Problem description: Report every line below that holds the word "objects".

Provided material:
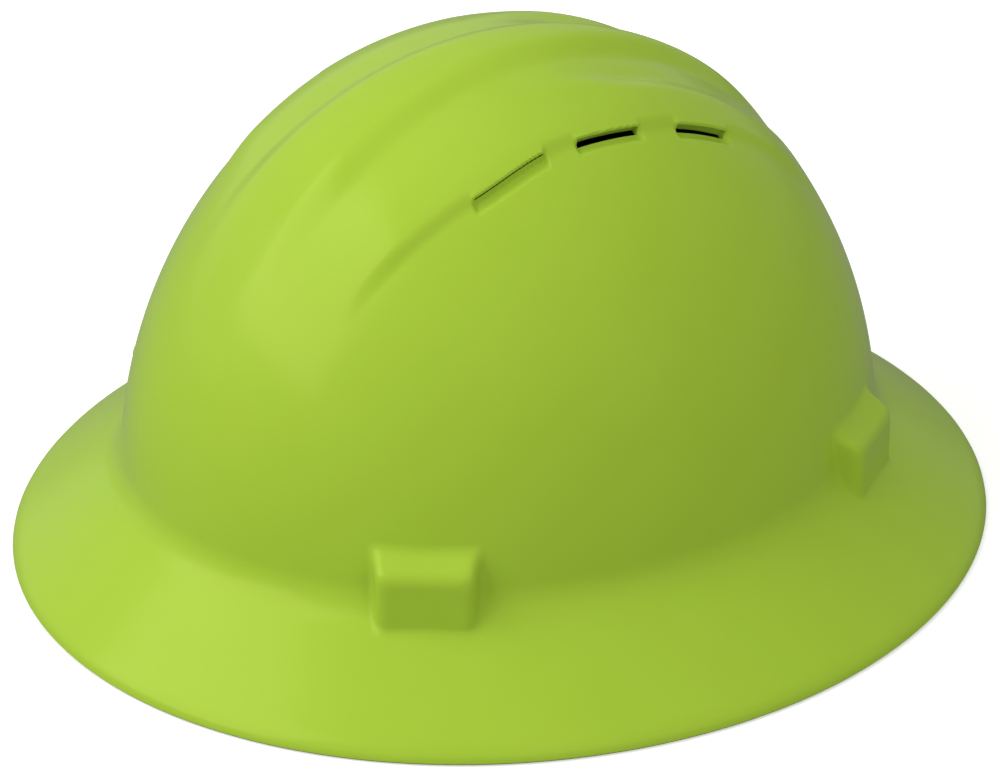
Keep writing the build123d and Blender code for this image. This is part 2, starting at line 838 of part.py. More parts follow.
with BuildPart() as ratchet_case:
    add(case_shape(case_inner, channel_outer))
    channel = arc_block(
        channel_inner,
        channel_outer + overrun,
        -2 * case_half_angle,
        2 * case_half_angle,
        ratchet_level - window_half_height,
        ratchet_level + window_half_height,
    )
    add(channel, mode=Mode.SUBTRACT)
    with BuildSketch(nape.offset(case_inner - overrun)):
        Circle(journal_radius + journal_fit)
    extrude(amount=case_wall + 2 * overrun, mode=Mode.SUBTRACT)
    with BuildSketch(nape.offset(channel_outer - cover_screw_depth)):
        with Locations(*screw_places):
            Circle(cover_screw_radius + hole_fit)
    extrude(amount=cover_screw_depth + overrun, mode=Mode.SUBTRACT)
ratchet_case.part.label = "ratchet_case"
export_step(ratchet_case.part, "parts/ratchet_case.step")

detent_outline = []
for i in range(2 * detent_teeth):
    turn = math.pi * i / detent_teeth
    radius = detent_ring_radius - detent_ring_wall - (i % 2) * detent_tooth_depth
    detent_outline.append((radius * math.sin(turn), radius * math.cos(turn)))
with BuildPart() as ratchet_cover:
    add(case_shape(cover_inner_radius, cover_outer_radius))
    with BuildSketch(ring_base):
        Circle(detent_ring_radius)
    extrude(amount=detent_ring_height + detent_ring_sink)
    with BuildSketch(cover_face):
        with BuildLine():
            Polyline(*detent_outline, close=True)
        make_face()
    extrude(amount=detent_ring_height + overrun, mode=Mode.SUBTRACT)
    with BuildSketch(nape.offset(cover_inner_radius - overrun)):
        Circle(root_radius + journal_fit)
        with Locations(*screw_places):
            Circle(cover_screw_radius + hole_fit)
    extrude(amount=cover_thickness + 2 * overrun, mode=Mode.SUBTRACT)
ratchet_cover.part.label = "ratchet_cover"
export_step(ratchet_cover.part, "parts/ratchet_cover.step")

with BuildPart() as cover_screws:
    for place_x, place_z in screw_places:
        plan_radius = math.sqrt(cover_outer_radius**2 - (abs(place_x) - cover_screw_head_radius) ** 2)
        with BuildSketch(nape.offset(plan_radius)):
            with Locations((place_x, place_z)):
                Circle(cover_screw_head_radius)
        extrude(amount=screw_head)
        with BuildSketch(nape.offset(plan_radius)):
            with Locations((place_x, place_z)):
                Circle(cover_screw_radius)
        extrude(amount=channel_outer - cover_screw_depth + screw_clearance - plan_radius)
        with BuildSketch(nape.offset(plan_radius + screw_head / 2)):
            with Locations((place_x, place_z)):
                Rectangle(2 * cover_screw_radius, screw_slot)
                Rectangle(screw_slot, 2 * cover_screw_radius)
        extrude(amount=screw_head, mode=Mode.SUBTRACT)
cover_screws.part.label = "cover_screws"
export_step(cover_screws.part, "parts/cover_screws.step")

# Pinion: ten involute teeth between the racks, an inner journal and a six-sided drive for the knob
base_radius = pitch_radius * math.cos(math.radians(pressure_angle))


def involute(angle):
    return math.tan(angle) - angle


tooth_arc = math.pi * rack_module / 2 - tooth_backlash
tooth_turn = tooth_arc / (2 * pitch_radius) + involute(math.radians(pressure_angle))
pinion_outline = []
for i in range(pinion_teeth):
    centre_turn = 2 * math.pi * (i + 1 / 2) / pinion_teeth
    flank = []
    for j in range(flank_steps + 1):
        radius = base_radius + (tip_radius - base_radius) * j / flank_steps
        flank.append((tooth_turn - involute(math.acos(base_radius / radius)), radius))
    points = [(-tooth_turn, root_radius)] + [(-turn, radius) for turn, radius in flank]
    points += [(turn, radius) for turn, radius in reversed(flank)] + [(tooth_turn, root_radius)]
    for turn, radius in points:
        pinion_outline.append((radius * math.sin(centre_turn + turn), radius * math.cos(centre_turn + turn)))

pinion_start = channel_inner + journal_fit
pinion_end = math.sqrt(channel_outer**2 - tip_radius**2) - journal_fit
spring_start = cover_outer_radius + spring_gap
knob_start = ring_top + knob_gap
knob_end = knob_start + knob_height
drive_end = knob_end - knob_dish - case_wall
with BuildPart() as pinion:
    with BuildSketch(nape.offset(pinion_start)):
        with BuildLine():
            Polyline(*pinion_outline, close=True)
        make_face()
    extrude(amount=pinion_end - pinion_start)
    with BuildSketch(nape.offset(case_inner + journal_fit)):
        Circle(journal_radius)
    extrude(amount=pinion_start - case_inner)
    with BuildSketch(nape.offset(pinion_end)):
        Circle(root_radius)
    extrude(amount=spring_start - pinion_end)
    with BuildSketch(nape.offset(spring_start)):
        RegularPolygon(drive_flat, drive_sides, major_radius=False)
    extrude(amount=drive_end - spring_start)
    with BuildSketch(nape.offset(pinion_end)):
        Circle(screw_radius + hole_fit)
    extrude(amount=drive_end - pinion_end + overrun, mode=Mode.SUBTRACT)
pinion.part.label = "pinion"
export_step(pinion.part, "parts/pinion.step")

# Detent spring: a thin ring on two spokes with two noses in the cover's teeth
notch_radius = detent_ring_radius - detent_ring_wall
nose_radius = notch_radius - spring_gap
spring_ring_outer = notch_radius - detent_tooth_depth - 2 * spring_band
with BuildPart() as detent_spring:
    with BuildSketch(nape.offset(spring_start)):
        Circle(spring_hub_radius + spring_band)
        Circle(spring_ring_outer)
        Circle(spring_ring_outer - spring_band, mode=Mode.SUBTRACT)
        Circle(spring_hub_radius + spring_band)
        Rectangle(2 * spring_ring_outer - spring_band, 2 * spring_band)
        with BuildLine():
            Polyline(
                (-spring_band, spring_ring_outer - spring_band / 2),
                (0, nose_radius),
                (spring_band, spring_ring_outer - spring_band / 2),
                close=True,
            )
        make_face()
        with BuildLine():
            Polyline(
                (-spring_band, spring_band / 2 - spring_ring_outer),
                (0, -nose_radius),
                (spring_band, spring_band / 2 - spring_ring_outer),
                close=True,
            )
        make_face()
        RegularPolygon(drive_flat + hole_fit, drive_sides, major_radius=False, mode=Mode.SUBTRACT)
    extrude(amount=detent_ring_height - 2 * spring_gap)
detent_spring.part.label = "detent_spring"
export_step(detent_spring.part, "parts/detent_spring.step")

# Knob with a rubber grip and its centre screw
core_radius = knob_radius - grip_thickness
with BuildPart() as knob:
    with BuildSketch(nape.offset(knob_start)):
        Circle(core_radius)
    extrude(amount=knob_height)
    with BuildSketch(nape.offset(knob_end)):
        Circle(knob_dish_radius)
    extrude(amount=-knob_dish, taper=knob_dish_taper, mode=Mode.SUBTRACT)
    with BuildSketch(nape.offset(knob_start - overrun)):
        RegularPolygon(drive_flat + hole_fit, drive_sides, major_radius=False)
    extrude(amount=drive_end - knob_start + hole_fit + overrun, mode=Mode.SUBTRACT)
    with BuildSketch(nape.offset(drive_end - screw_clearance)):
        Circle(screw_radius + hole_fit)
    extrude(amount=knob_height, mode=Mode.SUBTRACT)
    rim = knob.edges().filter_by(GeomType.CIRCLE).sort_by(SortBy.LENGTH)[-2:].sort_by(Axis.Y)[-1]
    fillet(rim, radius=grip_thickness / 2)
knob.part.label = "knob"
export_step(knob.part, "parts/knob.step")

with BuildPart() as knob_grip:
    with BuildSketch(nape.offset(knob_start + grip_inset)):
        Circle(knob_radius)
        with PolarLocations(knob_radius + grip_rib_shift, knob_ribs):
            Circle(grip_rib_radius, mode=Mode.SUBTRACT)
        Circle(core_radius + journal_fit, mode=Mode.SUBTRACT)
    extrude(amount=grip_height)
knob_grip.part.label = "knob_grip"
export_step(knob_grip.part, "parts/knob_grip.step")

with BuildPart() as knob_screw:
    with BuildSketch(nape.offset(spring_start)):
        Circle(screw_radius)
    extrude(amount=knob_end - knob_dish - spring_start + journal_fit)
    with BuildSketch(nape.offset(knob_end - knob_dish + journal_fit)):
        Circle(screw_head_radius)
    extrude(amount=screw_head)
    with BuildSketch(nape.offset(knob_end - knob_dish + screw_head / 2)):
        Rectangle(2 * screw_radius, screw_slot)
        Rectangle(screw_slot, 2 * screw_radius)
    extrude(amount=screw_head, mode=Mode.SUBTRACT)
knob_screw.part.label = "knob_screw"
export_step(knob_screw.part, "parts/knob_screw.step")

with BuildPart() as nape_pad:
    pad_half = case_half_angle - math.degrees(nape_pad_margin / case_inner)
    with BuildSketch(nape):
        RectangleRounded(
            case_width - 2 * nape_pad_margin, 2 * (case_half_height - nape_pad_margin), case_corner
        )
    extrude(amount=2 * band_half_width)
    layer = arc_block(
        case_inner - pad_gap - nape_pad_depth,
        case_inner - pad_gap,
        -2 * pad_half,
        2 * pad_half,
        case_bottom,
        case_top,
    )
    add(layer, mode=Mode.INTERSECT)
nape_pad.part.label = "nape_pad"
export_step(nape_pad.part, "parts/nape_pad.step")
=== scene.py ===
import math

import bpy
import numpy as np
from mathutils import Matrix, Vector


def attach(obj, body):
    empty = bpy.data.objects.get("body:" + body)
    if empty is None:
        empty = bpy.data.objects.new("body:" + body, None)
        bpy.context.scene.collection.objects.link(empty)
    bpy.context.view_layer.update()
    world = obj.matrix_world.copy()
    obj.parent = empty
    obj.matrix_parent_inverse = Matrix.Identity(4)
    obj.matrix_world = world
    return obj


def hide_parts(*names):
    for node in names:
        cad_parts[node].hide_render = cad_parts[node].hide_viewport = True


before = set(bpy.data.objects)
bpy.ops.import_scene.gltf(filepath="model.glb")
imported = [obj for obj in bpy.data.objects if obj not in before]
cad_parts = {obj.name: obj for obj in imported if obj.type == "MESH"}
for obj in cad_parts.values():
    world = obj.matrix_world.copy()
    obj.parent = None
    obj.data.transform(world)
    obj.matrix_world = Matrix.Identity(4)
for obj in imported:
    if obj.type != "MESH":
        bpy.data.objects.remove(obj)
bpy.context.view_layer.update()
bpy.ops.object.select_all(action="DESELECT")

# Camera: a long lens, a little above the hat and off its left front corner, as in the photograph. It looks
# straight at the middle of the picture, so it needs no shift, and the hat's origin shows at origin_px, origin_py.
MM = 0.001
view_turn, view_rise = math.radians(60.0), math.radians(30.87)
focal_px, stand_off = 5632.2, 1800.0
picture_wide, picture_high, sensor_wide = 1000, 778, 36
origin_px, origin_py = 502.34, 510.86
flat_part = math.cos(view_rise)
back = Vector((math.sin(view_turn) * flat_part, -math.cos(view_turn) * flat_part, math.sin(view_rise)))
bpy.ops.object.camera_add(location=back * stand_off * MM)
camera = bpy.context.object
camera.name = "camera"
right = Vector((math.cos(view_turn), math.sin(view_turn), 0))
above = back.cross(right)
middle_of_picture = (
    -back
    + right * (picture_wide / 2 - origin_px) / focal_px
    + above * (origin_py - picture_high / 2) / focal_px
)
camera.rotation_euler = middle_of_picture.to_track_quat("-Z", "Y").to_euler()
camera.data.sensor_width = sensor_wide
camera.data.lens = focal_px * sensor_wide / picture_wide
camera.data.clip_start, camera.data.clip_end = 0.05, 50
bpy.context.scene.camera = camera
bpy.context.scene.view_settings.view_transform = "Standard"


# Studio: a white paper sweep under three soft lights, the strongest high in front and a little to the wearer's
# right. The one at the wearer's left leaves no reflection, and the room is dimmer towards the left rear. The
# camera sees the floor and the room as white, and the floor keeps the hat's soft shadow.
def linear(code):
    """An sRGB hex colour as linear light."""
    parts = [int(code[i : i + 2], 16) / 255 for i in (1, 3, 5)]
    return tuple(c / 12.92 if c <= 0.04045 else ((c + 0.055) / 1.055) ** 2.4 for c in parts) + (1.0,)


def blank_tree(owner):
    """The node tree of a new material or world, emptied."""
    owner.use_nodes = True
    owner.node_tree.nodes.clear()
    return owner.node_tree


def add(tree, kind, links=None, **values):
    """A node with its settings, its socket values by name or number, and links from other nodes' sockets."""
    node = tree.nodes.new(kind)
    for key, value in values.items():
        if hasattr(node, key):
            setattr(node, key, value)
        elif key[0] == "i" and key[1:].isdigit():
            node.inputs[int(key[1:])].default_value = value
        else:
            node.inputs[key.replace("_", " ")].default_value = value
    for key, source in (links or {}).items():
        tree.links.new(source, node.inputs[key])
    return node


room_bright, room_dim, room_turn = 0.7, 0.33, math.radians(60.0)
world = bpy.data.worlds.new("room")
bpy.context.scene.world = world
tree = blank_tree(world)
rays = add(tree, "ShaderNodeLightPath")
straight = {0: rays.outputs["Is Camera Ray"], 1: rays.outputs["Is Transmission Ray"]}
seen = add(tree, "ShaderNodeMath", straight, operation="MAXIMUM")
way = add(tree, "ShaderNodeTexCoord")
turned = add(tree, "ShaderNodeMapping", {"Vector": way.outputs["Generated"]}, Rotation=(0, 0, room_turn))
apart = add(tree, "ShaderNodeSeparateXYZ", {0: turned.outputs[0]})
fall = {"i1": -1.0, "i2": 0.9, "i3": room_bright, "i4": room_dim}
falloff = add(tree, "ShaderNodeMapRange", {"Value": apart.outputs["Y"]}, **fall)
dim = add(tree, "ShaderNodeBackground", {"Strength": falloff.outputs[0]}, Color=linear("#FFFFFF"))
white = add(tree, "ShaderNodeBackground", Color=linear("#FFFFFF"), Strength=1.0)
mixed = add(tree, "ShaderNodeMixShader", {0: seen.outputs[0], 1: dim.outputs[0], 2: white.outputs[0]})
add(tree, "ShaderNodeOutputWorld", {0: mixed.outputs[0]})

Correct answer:
    empty = bpy.data.objects.get("body:" + body)
        empty = bpy.data.objects.new("body:" + body, None)
        bpy.context.scene.collection.objects.link(empty)
before = set(bpy.data.objects)
imported = [obj for obj in bpy.data.objects if obj not in before]
        bpy.data.objects.remove(obj)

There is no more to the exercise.